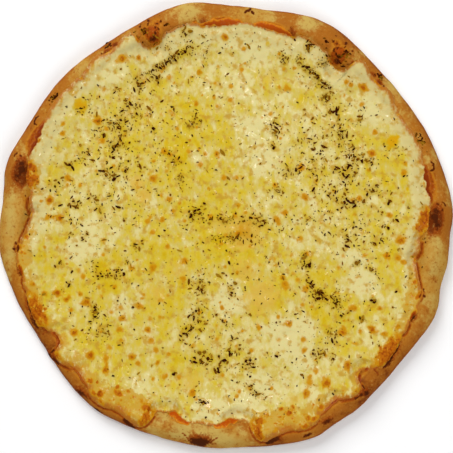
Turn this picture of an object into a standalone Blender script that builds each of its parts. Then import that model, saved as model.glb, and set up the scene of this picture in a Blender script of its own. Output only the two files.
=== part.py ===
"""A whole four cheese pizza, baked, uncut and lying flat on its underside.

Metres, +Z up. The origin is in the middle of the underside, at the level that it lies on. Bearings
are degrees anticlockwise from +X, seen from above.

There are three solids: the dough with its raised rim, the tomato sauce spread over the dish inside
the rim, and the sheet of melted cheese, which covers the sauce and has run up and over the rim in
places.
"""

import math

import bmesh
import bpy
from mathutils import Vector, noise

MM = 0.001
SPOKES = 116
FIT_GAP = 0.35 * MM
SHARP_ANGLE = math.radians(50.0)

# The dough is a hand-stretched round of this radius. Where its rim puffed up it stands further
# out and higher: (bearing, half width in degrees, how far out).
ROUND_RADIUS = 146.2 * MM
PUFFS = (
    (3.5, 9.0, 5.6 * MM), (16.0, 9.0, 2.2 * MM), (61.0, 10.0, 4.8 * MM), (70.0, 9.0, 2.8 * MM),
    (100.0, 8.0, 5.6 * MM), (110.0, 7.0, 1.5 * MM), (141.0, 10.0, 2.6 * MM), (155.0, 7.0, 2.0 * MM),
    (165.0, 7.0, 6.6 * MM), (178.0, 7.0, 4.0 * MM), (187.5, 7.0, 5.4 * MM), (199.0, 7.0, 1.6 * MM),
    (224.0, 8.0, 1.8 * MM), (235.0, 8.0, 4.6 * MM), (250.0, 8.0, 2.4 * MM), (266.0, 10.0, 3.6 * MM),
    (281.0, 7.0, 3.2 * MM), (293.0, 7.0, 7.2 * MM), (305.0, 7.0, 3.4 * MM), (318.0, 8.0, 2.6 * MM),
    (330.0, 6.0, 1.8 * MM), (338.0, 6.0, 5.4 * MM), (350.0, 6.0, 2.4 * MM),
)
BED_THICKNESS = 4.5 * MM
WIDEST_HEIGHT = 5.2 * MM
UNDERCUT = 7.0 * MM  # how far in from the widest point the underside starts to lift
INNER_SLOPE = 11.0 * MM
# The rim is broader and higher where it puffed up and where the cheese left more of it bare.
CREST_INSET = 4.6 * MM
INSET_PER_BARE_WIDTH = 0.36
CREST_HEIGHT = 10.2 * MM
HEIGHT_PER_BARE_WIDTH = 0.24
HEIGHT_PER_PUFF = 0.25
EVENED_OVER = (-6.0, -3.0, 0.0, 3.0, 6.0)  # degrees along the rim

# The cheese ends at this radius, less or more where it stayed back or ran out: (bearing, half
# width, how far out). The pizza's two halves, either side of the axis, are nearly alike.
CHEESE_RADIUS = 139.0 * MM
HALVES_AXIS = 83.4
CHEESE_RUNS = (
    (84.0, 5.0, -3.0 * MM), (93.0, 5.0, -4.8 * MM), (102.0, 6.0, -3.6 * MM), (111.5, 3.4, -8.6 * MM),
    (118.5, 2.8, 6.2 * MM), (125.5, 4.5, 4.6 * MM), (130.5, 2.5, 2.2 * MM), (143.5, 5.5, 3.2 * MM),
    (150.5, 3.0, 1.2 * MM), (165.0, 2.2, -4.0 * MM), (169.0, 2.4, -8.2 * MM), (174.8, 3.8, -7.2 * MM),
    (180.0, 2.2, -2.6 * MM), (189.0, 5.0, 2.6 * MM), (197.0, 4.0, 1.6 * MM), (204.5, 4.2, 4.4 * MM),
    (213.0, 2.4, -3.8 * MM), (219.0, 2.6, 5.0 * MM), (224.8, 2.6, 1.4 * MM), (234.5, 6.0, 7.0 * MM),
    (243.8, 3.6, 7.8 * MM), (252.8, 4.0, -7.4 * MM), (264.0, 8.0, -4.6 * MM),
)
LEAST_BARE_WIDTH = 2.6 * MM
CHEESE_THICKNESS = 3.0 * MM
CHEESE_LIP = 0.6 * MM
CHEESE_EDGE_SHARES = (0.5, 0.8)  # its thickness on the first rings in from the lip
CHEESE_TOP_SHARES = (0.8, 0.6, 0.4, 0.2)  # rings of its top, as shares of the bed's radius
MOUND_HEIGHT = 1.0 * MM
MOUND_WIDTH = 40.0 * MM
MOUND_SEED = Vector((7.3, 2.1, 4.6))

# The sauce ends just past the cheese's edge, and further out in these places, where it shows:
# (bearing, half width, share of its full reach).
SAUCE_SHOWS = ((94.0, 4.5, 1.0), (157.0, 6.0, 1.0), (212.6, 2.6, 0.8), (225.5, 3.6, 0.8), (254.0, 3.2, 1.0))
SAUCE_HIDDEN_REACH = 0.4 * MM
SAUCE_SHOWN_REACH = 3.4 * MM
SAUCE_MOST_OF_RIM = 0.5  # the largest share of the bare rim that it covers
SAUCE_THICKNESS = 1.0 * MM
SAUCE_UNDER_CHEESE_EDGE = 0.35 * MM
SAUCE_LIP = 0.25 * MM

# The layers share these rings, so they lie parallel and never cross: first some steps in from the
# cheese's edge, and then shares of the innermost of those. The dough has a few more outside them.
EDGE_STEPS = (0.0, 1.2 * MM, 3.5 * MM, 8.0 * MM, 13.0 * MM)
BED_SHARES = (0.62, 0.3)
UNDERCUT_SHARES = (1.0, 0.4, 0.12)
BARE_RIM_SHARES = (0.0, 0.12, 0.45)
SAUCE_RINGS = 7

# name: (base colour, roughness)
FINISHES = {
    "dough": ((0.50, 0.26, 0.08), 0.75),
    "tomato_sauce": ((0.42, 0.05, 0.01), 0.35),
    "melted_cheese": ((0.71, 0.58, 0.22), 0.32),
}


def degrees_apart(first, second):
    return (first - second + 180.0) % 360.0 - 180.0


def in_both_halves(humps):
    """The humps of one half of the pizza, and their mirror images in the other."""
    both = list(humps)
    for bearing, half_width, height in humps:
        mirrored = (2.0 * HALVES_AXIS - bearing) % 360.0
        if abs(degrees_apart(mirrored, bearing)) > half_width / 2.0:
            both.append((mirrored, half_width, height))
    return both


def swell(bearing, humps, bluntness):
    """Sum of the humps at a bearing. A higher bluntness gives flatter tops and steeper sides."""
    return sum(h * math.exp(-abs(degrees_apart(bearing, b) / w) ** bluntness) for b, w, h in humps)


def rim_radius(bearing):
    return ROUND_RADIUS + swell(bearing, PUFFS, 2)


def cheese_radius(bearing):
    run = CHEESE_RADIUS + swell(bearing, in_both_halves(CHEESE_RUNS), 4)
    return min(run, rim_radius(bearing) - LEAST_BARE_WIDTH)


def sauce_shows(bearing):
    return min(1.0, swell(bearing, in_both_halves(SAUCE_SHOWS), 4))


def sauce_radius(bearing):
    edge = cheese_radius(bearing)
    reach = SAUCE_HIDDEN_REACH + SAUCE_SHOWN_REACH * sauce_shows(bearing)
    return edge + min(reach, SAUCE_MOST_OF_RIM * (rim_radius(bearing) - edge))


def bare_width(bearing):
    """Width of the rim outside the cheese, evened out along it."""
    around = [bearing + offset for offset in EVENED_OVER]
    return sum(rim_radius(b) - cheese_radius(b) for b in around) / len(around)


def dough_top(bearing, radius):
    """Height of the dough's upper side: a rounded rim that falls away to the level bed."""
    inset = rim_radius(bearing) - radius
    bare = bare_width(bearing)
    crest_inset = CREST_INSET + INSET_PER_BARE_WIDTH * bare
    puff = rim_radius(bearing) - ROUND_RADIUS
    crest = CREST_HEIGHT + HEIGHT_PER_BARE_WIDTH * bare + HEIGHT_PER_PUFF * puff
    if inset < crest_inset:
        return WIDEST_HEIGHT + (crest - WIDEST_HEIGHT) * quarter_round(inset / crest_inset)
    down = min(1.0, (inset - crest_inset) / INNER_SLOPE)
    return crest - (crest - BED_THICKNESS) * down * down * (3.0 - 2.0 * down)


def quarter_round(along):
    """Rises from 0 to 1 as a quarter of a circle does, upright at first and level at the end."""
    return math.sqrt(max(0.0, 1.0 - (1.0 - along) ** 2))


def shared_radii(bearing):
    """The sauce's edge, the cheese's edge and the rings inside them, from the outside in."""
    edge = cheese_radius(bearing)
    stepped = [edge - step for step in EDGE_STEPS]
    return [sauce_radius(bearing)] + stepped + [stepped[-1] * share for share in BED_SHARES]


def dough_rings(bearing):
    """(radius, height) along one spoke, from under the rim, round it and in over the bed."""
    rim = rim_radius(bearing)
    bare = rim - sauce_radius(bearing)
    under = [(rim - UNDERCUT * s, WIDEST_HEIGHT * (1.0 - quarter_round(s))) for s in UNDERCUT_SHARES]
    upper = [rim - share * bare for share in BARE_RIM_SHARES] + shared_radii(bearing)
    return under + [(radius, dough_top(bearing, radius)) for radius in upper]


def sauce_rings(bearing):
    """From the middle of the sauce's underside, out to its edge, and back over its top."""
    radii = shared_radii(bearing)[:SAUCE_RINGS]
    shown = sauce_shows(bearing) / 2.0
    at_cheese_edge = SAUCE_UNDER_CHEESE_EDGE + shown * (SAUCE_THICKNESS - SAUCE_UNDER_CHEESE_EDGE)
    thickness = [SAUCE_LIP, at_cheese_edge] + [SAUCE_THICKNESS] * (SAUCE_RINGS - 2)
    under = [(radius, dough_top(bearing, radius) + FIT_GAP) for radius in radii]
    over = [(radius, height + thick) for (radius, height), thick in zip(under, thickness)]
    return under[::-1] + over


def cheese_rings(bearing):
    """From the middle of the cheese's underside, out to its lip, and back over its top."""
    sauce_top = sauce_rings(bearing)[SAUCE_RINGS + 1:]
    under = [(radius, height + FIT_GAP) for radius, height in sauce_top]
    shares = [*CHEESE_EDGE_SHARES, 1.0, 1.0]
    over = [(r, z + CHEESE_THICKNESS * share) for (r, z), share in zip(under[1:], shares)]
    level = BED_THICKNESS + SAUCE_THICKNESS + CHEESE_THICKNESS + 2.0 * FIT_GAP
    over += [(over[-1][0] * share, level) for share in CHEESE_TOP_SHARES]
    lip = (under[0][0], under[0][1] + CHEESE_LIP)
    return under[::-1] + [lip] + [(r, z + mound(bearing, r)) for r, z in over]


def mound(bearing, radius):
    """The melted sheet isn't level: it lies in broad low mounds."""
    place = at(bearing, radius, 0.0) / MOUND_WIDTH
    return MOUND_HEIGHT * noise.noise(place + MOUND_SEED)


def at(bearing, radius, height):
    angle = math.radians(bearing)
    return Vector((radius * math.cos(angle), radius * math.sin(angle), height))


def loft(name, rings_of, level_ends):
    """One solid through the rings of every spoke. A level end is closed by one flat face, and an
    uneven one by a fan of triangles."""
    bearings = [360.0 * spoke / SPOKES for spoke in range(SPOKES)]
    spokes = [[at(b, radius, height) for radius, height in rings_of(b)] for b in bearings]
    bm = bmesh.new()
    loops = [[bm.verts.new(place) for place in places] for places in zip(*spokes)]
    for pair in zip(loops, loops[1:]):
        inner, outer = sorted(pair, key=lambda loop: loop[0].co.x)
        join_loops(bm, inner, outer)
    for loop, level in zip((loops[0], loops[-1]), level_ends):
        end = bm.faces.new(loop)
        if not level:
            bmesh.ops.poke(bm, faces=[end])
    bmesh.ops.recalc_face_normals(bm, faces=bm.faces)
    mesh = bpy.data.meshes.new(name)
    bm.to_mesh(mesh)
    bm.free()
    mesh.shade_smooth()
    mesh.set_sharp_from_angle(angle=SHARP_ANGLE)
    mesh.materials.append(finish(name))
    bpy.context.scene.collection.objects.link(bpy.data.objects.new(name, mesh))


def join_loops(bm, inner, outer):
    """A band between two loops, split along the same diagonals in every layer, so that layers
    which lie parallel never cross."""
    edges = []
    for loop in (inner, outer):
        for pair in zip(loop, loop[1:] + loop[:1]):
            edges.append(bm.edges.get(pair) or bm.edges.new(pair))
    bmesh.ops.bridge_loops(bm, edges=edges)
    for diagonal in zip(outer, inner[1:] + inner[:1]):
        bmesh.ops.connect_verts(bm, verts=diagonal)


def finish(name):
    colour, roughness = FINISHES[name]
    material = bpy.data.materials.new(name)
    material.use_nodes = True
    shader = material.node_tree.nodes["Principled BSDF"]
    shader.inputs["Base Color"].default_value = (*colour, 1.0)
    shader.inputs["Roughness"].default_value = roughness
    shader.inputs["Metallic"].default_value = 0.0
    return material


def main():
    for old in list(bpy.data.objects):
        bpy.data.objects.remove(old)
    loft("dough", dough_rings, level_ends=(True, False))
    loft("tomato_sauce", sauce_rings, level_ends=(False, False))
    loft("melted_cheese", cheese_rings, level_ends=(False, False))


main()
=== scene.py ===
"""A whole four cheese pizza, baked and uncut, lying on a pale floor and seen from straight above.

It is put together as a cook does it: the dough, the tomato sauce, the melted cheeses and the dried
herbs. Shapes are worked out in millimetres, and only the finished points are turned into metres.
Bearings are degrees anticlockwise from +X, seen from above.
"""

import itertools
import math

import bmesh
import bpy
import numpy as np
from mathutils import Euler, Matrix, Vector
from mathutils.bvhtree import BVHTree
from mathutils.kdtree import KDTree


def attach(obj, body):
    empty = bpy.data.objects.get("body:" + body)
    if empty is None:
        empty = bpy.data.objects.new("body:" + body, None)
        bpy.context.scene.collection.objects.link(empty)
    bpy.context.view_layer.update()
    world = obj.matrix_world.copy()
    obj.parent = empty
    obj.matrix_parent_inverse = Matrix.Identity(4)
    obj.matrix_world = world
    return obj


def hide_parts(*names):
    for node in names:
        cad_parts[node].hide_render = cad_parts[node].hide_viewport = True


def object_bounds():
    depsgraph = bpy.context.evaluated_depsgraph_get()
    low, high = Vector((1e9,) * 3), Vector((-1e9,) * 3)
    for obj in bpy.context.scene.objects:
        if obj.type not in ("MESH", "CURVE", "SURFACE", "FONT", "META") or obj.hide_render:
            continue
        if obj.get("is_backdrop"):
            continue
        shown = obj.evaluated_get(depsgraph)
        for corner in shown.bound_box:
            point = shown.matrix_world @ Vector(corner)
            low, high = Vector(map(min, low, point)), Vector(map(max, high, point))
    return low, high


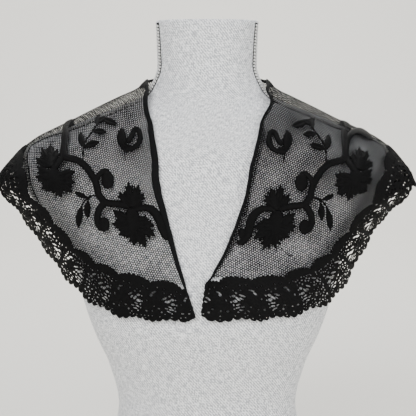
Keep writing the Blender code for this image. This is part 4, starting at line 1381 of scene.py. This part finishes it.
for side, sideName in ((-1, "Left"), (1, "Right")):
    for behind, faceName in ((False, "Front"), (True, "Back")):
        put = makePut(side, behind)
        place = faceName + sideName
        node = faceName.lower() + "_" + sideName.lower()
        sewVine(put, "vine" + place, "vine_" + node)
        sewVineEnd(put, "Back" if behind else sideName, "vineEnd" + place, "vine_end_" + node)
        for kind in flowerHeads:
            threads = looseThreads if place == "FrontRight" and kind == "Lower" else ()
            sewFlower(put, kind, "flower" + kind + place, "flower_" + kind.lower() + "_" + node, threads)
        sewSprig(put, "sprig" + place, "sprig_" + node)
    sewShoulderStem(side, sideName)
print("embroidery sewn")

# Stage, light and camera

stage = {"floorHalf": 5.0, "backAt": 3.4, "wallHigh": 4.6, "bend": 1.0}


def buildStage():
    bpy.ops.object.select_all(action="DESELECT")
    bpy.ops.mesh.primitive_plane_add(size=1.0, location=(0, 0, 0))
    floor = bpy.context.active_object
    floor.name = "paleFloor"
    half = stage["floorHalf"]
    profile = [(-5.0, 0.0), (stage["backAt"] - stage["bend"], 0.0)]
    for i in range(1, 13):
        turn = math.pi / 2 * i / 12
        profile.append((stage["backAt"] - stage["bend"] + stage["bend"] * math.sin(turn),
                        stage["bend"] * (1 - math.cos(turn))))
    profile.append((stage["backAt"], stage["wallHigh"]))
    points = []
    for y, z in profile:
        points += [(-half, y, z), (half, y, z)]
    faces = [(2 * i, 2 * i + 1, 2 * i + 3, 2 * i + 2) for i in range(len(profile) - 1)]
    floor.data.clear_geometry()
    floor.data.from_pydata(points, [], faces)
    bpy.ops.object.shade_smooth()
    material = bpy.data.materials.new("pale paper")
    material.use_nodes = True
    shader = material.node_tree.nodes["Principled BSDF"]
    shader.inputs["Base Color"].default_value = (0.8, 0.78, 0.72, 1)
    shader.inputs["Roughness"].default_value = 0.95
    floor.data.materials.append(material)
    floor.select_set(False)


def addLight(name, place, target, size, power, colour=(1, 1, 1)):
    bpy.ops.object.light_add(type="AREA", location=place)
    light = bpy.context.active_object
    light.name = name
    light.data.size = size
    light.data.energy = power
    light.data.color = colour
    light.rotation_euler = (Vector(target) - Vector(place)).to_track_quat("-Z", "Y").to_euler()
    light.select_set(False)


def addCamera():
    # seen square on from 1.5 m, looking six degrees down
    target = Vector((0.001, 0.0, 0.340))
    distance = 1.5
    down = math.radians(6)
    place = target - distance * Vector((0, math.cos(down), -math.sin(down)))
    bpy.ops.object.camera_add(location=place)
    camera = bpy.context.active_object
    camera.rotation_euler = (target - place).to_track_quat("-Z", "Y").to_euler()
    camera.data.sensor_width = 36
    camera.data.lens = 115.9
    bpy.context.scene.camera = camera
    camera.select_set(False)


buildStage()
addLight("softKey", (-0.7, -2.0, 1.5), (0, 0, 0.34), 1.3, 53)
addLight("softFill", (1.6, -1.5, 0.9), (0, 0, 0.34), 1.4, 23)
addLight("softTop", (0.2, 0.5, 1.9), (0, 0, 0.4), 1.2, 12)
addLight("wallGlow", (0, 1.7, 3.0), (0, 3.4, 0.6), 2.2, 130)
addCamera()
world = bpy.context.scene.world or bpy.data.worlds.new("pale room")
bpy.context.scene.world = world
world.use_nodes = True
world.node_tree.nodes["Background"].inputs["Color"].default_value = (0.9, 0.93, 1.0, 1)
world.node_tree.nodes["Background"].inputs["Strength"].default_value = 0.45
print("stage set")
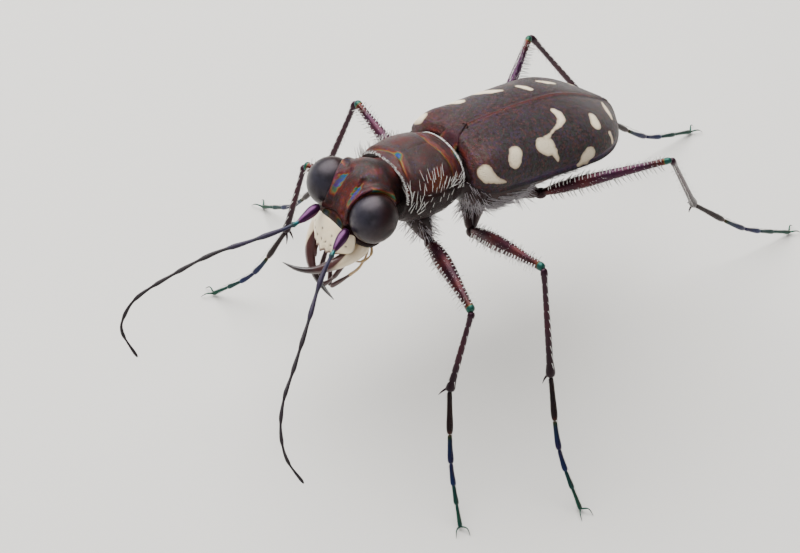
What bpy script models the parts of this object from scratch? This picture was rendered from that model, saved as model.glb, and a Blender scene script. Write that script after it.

------

* [Task] Reproduce, without alteration, solely the lines beginning at the line that includes "sauce_rings, level_ends=(False, False))" and ending at the line that includes "obj.parent = empty", both lines included.

* [Solution to this problem]
    loft("tomato_sauce", sauce_rings, level_ends=(False, False))
    loft("melted_cheese", cheese_rings, level_ends=(False, False))


main()
=== scene.py ===
"""A whole four cheese pizza, baked and uncut, lying on a pale floor and seen from straight above.

It is put together as a cook does it: the dough, the tomato sauce, the melted cheeses and the dried
herbs. Shapes are worked out in millimetres, and only the finished points are turned into metres.
Bearings are degrees anticlockwise from +X, seen from above.
"""

import itertools
import math

import bmesh
import bpy
import numpy as np
from mathutils import Euler, Matrix, Vector
from mathutils.bvhtree import BVHTree
from mathutils.kdtree import KDTree


def attach(obj, body):
    empty = bpy.data.objects.get("body:" + body)
    if empty is None:
        empty = bpy.data.objects.new("body:" + body, None)
        bpy.context.scene.collection.objects.link(empty)
    bpy.context.view_layer.update()
    world = obj.matrix_world.copy()
    obj.parent = empty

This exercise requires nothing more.